Although Zirfin was decided without the benefit of the Supreme Court’s decision in Szepietowski, the judgment of Lewison LJ accords with the majority’s reasoning. This is that the primary basis for equity’s intervention where a senior creditor has executed against the common security of a common debtor, when he could have enforced against alternative security (as in Szepietowski) or when he could have enforced against another debtor entirely (as in Zirfin), is the arbitrary nature of the senior creditor’s decision. That is, a decision which is arbitrary as regards its affects on the junior creditor’s rights (rather than arbitrary in the sense that the senior creditor’s decision is not explicable for commercial reasons).

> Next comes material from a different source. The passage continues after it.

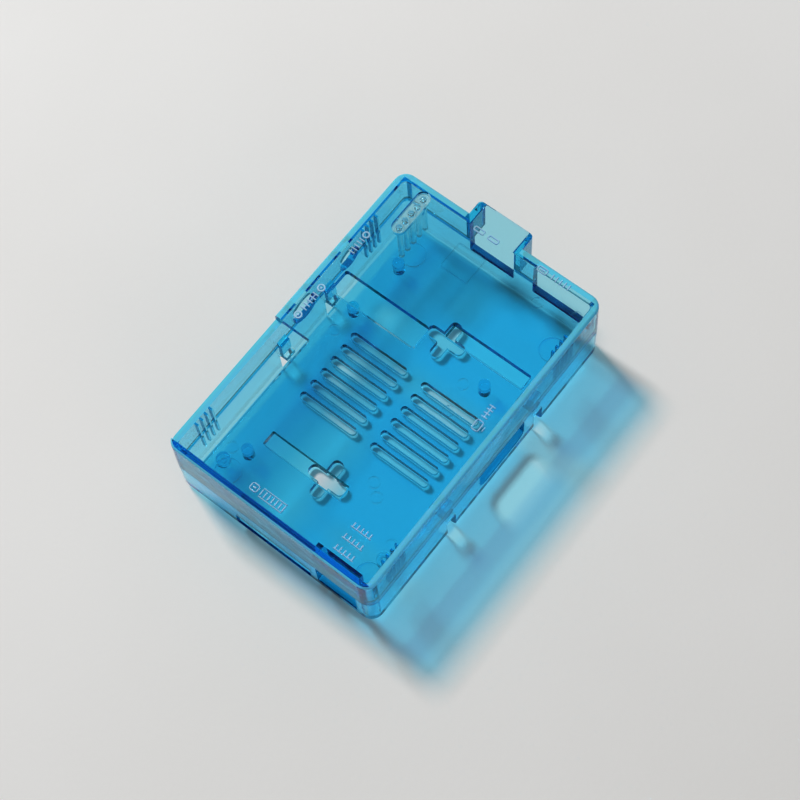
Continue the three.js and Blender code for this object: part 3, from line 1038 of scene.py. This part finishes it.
# %% [markdown]
# Beside each port the roof has a small raised picture of what plugs in there. They stand a
# quarter of a millimetre proud, with sloping sides that throw light. All of them are made
# from three shapes: a bar, a dot and a hollow frame or ring.

# %% Lid: shapes for the raised pictures
MARK_FOOT = ROOF_TOP - 0.1
MARK_SLOPE = 0.12
MARK_LINE = 0.5


def bar(x, y, w, h):
    radius = min(w, h) * 0.3
    low = centred_outline(x, y, w, h, radius, 2)
    high = centred_outline(x, y, w, h, radius - 0.05, 2, MARK_SLOPE)
    return loft("mark", [(low, MARK_FOOT), (high, MARK_TOP)])


def picture_frame(x, y, w, h):
    low = centred_outline(x, y, w, h, 0.1, 2, MARK_LINE)
    high = centred_outline(x, y, w, h, 0.1, 2, MARK_LINE - MARK_SLOPE)
    rings = [(low, MARK_FOOT - 0.5), (low, MARK_FOOT), (high, MARK_TOP), (high, MARK_TOP + 1)]
    return cut(bar(x, y, w, h), [loft("slab", rings)])


def dot(x, y, r):
    low, high = circle_outline(x, y, r, 20), circle_outline(x, y, r - MARK_SLOPE, 20)
    return loft("mark", [(low, MARK_FOOT), (high, MARK_TOP)])


def ring(x, y, r):
    middle = slab(circle_outline(x, y, r - MARK_LINE, 20), MARK_FOOT - 1, MARK_TOP + 1)
    return cut(dot(x, y, r), [middle])


def strokes_along_x(x, y, count, pitch, tall):
    """A row of short raised strokes, side by side along the length of the roof."""
    middle = (count - 1) / 2
    return [bar(x + (i - middle) * pitch, y, MARK_LINE, tall) for i in range(count)]


def strokes_along_y(x, y, count, pitch, wide):
    middle = (count - 1) / 2
    return [bar(x, y + (i - middle) * pitch, wide, MARK_LINE) for i in range(count)]


print("pictures stand", round(MARK_TOP - ROOF_TOP, 2), "mm proud")

# %% Lid: raised pictures
card = [picture_frame(-42.9, 6.6, 2.4, 2.6), bar(-42.9, 6.6, 0.6, 1.1)]
card += strokes_along_y(-42.9, 1.0, 7, 1.15, 1.9)
card += [bar(-41.7, 1.0, 0.4, 7.4), bar(-44.1, 1.0, 0.4, 7.4)]
power = []
for column in (-42.6, -39.2, -35.8):
    power += strokes_along_y(column, -20.9, 5, 1.25, 1.7)
    power.append(bar(column - 0.6, -20.9, 0.4, 6.2))
screen = [picture_frame(2.2, -26.4, 3.4, 2.4), bar(2.2, -28.2, 1.6, 0.4)]
screen += strokes_along_x(6.6, -26.4, 4, 1.15, 2.0)
screen.append(bar(6.6, -26.4, 4.2, 0.45))
video_jack = [ring(-1.2, 27.2, 1.2), dot(-1.2, 27.2, 0.4), ring(8.0, 27.2, 1.2), dot(8.0, 27.2, 0.4)]
video_jack += strokes_along_x(3.4, 27.2, 5, 1.2, 2.1)
video_jack.append(bar(3.4, 27.2, 5.4, 0.4))
sound = [ring(26.4, 27.4, 1.1)]
sound += strokes_along_x(22.6, 27.4, 5, 1.05, 2.0)
sockets = [picture_frame(44.6, 5.2, 1.6, 3.4), picture_frame(44.6, 0.8, 1.6, 3.4)]
network = [picture_frame(45.2, -14.2, 1.9, 3.2), bar(45.2, -14.2, 0.5, 1.6)]
network += strokes_along_y(45.2, -19.8, 5, 1.25, 1.8)
join(lid, card + power + screen + video_jack + sound + sockets + network)
polish(lid, *shell_finishes)
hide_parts("top_shell")
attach(lid, "lid")

# %% [markdown]
# ## The light pipe
#
# The board's lamps sit far below the roof. Five clear rods stand over them and carry the
# light up, as glass fibres do, to one head that is pressed into the roof. On the head each
# rod ends in a little dome, which spreads the light so that it can be seen from the side.

# %% Light pipe
PIPE_FOOT, PIPE_UNDER, PIPE_TOP = 10, ROOF_TOP - 2.2, ROOF_TOP - 0.15
PIPE_EDGE, ROD_R, LENS_R = 0.12, 0.8, 1.1
DOME_STEPS, DOME_ANGLE = 6, 84


def lens(x):
    rings = []
    for step in range(DOME_STEPS + 1):
        angle = math.radians(DOME_ANGLE * step / DOME_STEPS)
        outline = circle_outline(x, PIPE_Y, LENS_R * math.cos(angle), 24)
        rings.append((outline, PIPE_TOP - LENS_R + LENS_R * math.sin(angle)))
    return loft("dome", rings)


def light_pipe():
    outline = pipe_outline(PIPE_HEAD_R, PIPE_HEAD_R - HALF_ROUND, 12)
    head = slab(outline, PIPE_UNDER, PIPE_TOP - 0.5)
    head.name = "clear_light_pipe"
    parts = []
    for i in range(PIPE_RODS):
        x = PIPE_X - PIPE_REACH + i * PIPE_PITCH
        parts.append(slab(circle_outline(x, PIPE_Y, ROD_R, 24), PIPE_FOOT, PIPE_TOP - 0.6))
        parts.append(lens(x))
    return join(head, parts)


pipe = light_pipe()
polish(soften(pipe, PIPE_EDGE), water_clear_plastic)
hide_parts("light_pipe")
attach(pipe, "lid")

# %% [markdown]
# Last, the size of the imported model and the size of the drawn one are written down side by
# side. They have to agree, because the two are used in one another's place.

# %% Sizes and the end
visual_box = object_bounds()
shown("cad box", cad_box)
shown("visual box", visual_box)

However, both cases suggest that there is an additional requirement: that the impact on the debtor against whom marshalling is allowed ought to be neutral. Thus, in Szepietowski, marshalling would not have been neutral in its impact on the debtor, because he owed no further debt to the junior creditor once the common security was sold; in Zirfin, by contrast, marshalling was neutral in its operation since, by virtue of the equity of exoneration as between principal and surety, Barclay’s debt ought to have been borne by the Affiliates in any event. These two criteria provide a useful guide for testing whether a client might be able to rely on the doctrine of marshalling where it otherwise stands to lose its secured rights as a result of the actions of a senior creditor.